There's a small amount of good news here - for most residential transactions, your lender will contribute 0.25% to the mortgage recording tax. So for loans $500,000 or less, your portion of the mortgage recording tax will be 1.8% and for loans over $500,000, it will be 1.925%.
Unfortunately, the remainder is almost certainly on the buyer. While it has likely happened in some unique situations, it is very unusual to see the mortgage recording tax paid by anyone but the buyer.
Thankfully there are some ways around the mortgage recording tax. Here are a few ways you can avoid it -Buy A Co-op - Co-ops Are Excluded From Paying The Mortgage Recording Tax!
Remember that “privilege” for which you’re paying the mortgage recording tax? It only applies on mortgages on real property. That’s a big deal because when you buy a co-op, you’re buying personal property.
To briefly explain that, real property is basically property where you get a deed and own the physical property. For a house, that’s obvious - you’re buying a house. Even when purchasing a condo, you own that apartment - that box - within the larger building. For co-ops however, you’re buying shares in the building and the right to live in a specific unit. No physical property, no deed, no mortgage recording tax.
Buying a co-op is the easiest and most obvious way to avoid the entire mortgage recording tax.CEMA
You can also look into avoiding the mortgage recording tax if you assume the mortgage of the previous owner, a procedure called a "Consolidation, Extension or Modification Agreement" or CEMA. By taking over an existing mortgage, there’s no new mortgage recorded so there's no new mortgage recording tax.
This is a much more complicated way to avoid the mortgage recording tax because there are a lot of parties involved, some negotiation and additional costs. If you'd like to explore a CEMA, make sure to do it early in the process because it takes some time.
For a CEMA to make financial sense, the seller’s mortgage also needs to be large enough to justify going through the whole process as again, it is cumbersome and there is a cost to it.
A CEMA is usually good for the seller as they are able to deduct the amount of the CEMA when calculating the New York State transfer tax because of New York’s Continuing Lien Exclusion. That may not be enough for some sellers though - they may want some of your mortgage recording tax savings too.

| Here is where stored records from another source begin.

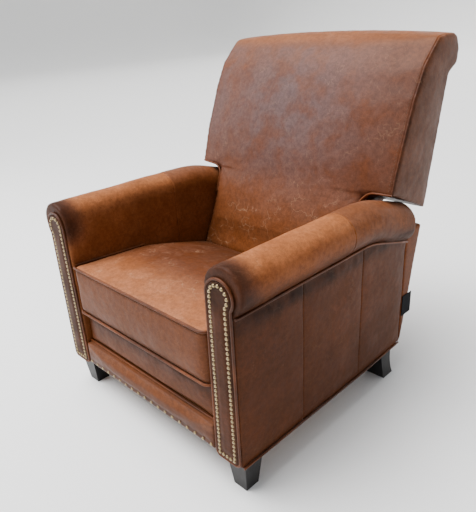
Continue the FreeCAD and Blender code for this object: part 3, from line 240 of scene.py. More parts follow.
# Oil-tempered wire: dark blue-grey, slightly oily.
spring_wire, tree, shader, place = material_tree("oil_tempered_wire", Metallic=1.0, Roughness=0.38)
scale_marks = add(tree, "ShaderNodeTexNoise", {"Vector": place, "Scale": WIRE_MARKS, "Detail": 4.0})
temper = add(tree, "ShaderNodeMix", {0: scale_marks.outputs[0], 6: linear(SPRING_BLUE),
                                     7: linear(POWDER_WORN)}, data_type="RGBA")
tree.links.new(temper.outputs[2], shader.inputs["Base Color"])
coat(["seat_springs"], spring_wire)

# Woven elastic: black ribs across the strap, a little grey where the rubber shows between them.
elastic_web, tree, shader, place = material_tree("woven_elastic", Specular_IOR_Level=0.2, Roughness=0.9)
ribs = add(tree, "ShaderNodeTexWave", {"Vector": place, "Scale": 1 / STRAP_RIB, "Distortion": 0.4},
           bands_direction="X")
woven = add(tree, "ShaderNodeMix", {0: ribs.outputs[0], 6: linear(STRAP_BLACK), 7: linear(STRAP_GREY)},
            data_type="RGBA")
tree.links.new(woven.outputs[2], shader.inputs["Base Color"])
relief = add(tree, "ShaderNodeBump", {"Height": ribs.outputs[0], "Strength": 0.6, "Distance": 0.5 * MM})
tree.links.new(relief.outputs[0], shader.inputs["Normal"])
coat(["back_webbing"], elastic_web)

# ------------------------------------------------------------------ arms
# Foam and wadding over the arm frames, covered in waxed sheepskin: a padded panel each side, and over
# it a round roll that runs level, then droops to the rear. The skins are joined by flat seams: two
# down the outside, and one round the roll and down the inside.
# the tan also paints highlight on lit tops and edges, the dark also paints shade, and the bloom also
# paints a sheen
HIDE, HIDE_DEEP, HIDE_TAN = "#6b3716", "#43200a", "#a5653d"
HIDE_DARK, HIDE_BLOOM_AND_SHEEN, HIDE_SCUFF = "#230f03", "#664f4c", "#b48c6c"
PATCH, CLOUD, MOTTLE, PORE = 230 * MM, 75 * MM, 11 * MM, 2.6 * MM
CRINKLE, SCRATCH = 14 * MM, 60 * MM
ARM_VOXEL, ARM_ROUNDING = 4 * MM, 16
PANEL_INNER, PANEL_OUTER = 286 * MM, 373 * MM
PANEL_SWELL, SWELL_REACH, PANEL_FOOT = 3.5 * MM, 28 * MM, 97 * MM
# a wave and a ripple of the stuffing, each by its height, its length and the number that shifts it
ARM_WAVE, ARM_RIPPLE = (1.3 * MM, 75 * MM, 3.1), (0.5 * MM, 18 * MM, 8.3)
ROLL_HEIGHT, BEND_START, BEND, DROOP = 551.5 * MM, 20 * MM, 300 * MM, math.radians(16)
ROLL_FOOT = 497 * MM
OUTER_SEAMS, ROLL_SEAM = (21 * MM, -228 * MM), -58 * MM
OUTER_SKIN_X, INNER_SKIN_X, OUTER_SEAM_TOP, ROLL_SEAM_FOOT = 362 * MM, 300 * MM, 54 * MM, 52 * MM
SEAM_WIDTH, SEAM_DEPTH, SEAM_SHARPNESS = 2.6 * MM, 1.7 * MM, 2.5
SEAM_CUTS = (-1.5, -0.6, 0.0, 0.6, 1.5)
REAR_CORNER_Y, REAR_CORNER_Z = 217 * MM, 127 * MM
WELD = 0.02 * MM


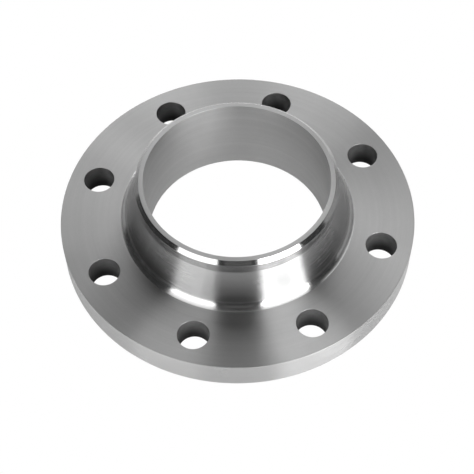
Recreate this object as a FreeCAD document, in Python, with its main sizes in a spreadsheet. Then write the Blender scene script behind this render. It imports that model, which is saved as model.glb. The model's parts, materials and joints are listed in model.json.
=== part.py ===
"""Weld neck pipe flange, DN 150 for PN 25 and PN 40: one steel forging, machined all over.

The axis is +Z. The origin is the centre of the raised contact face, which a gasket lies on,
and the neck that the pipe is welded to points up. Lengths are in millimetres.
"""

import FreeCAD, Part
import Sketcher
import math
import os

NODE = "weld_neck_flange"

# Alias, value and meaning of each driving dimension.
SIZES = [
    ("outside_diameter", 300.0, "outside of the ring"),
    ("ring_thickness", 28.0, "ring with its raised face"),
    ("raised_face_diameter", 218.0, "outside of the raised face"),
    ("raised_face_height", 2.0, "step from the ring down to the raised face"),
    ("bolt_circle_diameter", 250.0, "circle through the bolt hole centres"),
    ("bolt_hole_diameter", 26.0, "clearance hole for an M24 bolt"),
    ("bolt_hole_count", 8.0, "bolt holes, evenly spaced"),
    ("total_length", 75.0, "contact face to the end of the neck"),
    ("hub_base_diameter", 190.0, "taper carried down to the ring"),
    ("hub_root_diameter", 198.6, "edge where the root of the hub meets the ring"),
    ("hub_root_radius", 8.0, "root of the hub, which runs smoothly into the taper"),
    ("neck_diameter", 168.3, "outside of the pipe that is welded on"),
    ("neck_straight_length", 12.0, "straight neck with its weld bevel"),
    ("bore_diameter", 154.1, "inside of the pipe, with a 7.1 wall"),
    ("weld_bevel", 3.25, "bevel of the weld end, at 45 degrees"),
    ("edge_break", 0.5, "chamfer on the machined edges"),
]

VALUE = {alias: value for alias, value, meaning in SIZES}


def cell(alias):
    """A length from the sheet, as its value and its expression."""
    return VALUE[alias], f"Sizes.{alias}"


def half(alias):
    """The radius of a diameter from the sheet."""
    return VALUE[alias] / 2, f"Sizes.{alias} / 2"


def less(whole, part):
    """The difference of two lengths that cell, half or less gives."""
    return whole[0] - part[0], f"{whole[1]} - {part[1]}"


def make_sheet(doc):
    """Write the driving dimensions into a spreadsheet with an alias for each."""
    sheet = doc.addObject("Spreadsheet::Sheet", "Sizes")
    for row, (alias, value, meaning) in enumerate(SIZES, start=1):
        sheet.set(f"A{row}", alias)
        sheet.set(f"B{row}", str(value))
        sheet.setAlias(f"B{row}", alias)
        sheet.set(f"C{row}", meaning)
    doc.recompute()
    return sheet


def origin_feature(body, role):
    """The plane or axis of the body's own origin that plays the given role."""
    for feature in body.Origin.OriginFeatures:
        if feature.Role == role:
            return feature
    raise ValueError(f"{body.Label} has no {role}")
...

Even if you successfully execute a CEMA, you’ll likely have to pay some mortgage recording tax. After years of mortgage payments and generally rising property prices, the seller’s mortgage probably won’t be big enough to finance your property.
The New York City Register Office collects the mortgage recording tax in Manhattan, Brooklyn, Queens and the Bronx. The Richmond County Clerk collects it in Staten Island.
All property documents for Manhattan, Brooklyn, Queens and the Bronx are recorded online using ACRIS, which is NYC’s online database of public property records. Documents for Staten Island must be recorded in person at the Richmond County Clerk’s Office.
MT-15, otherwise known as the Mortgage Recording Tax Return, is the New York State Department of Finance form that needs to be properly filled out and filed for your mortgage to be recorded.
Refinances - You shouldn’t have to pay the mortgage recording tax when you refinance but that’s not guaranteed. Especially if you are refinancing with a new lender, they may not handle the transaction correctly and you could be stuck paying the mortgage recording tax. You should always bring up the mortgage recording tax with your lender(s) to discuss your specific transaction and minimize the chance of triggering the mortgage recording tax.
Home Equity Line of Credit (HELOC) - On the other hand, the mortgage recording tax does apply to HELOCs. Not only that, it applies to the full amount of the credit line available, not how much you draw on the line. For example, if you open a $200,000 HELOC on your condo but never touch it, you will still owe a mortgage recording tax of almost $4,000.
The mortgage recording tax is not deductible in the way that real estate property taxes on a personal residence are deductible - as an itemized deduction on the homeowner's income tax return. Nor are they deductible as a business expense on income-producing property as property taxes would be.
However, payment of the mortgage recording tax does give rise to the possibility of a deferred reduction in taxes that may be due in that the amount of tax paid as an expense of acquisition, thereby increasing the cost and reducing the net capital gain realized by the taxpayer when the property is sold.
Disclaimer: This post should not be used as tax advice. Please contact a qualified accountant if you have any questions about your particular situation.